Over the past decade, significant evidence has emerged that the MEK has worked closely with Mossad in carrying out acts of sabotage and assassination inside Iran. These include the murder of four Iranian nuclear scientists over the past four years and the attempted assassination of a fifth. Citing a top-level Israeli source, Guardian journalist Richard Silverstein has linked Mossad and the MEK to these crimes, as well as an explosion in August that disrupted the power lines to Iran’s new Fordow enrichment plant.

 

While Washington denies any responsibility, US intelligence agencies undoubtedly support these criminal activities. Writing in the New Yorker in April, veteran investigative journalist Seymour Hersh revealed that the US Joint Special Operations Command (JSOC) had trained MEK members at a secret site in Nevada, at least between 2005 and 2007.

 

The article, entitled “Our men in Iran?” cited a former senior US intelligence official who explained that the training was top secret. “We were deploying them over long distances in the desert and mountains, and building their capacity in communications,” he said.
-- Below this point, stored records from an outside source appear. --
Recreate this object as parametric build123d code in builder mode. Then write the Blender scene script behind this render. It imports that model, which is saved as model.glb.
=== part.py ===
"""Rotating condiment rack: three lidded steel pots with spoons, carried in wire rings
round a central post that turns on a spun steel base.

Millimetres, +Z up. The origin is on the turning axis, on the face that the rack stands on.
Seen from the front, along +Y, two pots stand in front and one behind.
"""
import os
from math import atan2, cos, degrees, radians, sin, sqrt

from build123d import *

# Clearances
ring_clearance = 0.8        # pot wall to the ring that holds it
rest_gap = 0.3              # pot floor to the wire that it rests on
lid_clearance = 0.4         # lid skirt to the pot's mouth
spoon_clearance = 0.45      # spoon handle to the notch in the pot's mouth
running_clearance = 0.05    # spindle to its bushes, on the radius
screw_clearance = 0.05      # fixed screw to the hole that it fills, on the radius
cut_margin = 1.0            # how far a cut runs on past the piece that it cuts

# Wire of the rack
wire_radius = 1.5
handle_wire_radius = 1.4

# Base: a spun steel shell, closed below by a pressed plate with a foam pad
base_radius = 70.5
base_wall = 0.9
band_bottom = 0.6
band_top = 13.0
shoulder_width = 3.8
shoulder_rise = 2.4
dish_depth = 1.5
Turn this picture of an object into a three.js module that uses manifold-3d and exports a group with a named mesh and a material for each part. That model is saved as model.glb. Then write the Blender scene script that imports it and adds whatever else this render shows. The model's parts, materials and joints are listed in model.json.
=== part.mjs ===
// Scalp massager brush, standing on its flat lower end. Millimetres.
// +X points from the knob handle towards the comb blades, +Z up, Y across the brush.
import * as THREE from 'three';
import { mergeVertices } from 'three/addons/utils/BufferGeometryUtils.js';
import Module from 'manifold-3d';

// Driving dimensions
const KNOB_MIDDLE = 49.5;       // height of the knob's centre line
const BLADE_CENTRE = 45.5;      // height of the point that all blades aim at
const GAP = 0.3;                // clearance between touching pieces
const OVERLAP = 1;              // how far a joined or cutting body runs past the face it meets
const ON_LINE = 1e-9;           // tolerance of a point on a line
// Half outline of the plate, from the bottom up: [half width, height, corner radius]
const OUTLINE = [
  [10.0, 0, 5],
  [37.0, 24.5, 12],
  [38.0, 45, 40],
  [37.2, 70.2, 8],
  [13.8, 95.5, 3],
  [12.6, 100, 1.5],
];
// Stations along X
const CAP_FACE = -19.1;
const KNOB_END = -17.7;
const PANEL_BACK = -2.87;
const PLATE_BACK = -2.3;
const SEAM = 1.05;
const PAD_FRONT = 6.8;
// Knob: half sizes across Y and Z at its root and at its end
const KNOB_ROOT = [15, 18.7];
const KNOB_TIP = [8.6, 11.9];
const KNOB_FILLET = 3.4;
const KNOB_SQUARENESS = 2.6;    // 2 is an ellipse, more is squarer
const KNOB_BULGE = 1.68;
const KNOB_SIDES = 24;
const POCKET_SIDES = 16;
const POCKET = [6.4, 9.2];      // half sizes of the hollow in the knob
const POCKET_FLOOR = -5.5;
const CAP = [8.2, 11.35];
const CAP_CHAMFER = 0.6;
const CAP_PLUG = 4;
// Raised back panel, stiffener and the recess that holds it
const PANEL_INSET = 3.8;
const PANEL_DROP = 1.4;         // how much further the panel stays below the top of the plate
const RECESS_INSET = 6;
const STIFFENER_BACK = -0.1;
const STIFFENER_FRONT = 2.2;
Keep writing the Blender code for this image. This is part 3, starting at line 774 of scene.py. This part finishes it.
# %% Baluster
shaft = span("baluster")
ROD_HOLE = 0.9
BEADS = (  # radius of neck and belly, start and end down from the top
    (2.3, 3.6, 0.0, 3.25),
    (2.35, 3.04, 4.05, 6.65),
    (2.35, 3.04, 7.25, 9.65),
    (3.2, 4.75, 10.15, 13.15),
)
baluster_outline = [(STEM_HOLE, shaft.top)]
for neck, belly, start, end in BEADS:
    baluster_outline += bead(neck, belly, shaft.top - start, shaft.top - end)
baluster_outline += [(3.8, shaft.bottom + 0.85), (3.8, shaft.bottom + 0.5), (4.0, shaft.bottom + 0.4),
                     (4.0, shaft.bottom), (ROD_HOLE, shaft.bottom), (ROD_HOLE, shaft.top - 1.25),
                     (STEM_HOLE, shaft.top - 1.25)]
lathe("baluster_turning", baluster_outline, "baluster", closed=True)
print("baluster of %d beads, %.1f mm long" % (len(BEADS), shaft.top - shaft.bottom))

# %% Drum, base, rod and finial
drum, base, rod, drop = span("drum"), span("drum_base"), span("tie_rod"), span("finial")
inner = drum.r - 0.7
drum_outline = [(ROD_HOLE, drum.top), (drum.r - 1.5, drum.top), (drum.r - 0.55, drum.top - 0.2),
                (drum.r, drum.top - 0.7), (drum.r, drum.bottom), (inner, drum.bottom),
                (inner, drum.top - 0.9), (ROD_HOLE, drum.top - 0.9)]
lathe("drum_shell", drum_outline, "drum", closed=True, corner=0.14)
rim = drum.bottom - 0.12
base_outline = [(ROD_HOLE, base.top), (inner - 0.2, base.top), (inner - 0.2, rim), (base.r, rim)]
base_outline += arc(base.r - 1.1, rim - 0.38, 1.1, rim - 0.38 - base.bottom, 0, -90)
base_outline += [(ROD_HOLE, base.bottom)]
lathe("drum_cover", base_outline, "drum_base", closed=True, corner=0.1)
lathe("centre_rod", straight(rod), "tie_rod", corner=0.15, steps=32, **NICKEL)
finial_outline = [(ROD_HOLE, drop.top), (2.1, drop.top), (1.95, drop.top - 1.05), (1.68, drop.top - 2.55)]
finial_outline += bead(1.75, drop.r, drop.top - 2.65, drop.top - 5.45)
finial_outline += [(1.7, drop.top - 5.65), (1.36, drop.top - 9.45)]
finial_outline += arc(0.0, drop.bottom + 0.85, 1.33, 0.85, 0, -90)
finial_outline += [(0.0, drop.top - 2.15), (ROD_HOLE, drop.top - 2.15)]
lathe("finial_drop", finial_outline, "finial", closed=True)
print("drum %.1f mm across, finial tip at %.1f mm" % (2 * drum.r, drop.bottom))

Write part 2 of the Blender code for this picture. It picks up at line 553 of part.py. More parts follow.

A retired four star general told Hersh that batches of MEK operatives got “the standard training in commo [communications], crypto [cryptography], small-unit tactics, and weaponry—that went on for six months.”

 

A Washington Post article detailed a “surge” in US intelligence operations against Iran that began during the Bush administration and continued under Obama. It reported that the Iran Operations Division had swelled to “hundreds of [CIA] officers” and had “a robust budget.” As well as electronic and satellite espionage, and the extensive use of unmanned drones, the article noted, the CIA had “an expanded network of spies” inside Iran. All this points to close ties between American intelligence and the MEK.

 

As a result of its delisting as a terrorist organisation, the MEK can operate openly in the United States, carry out political lobbying and receive funds. The decision also means that American intelligence agencies can intensify their collaboration with the MEK in covert activities and acts of provocation inside Iran as the US prepares a new war of aggression in the Middle East.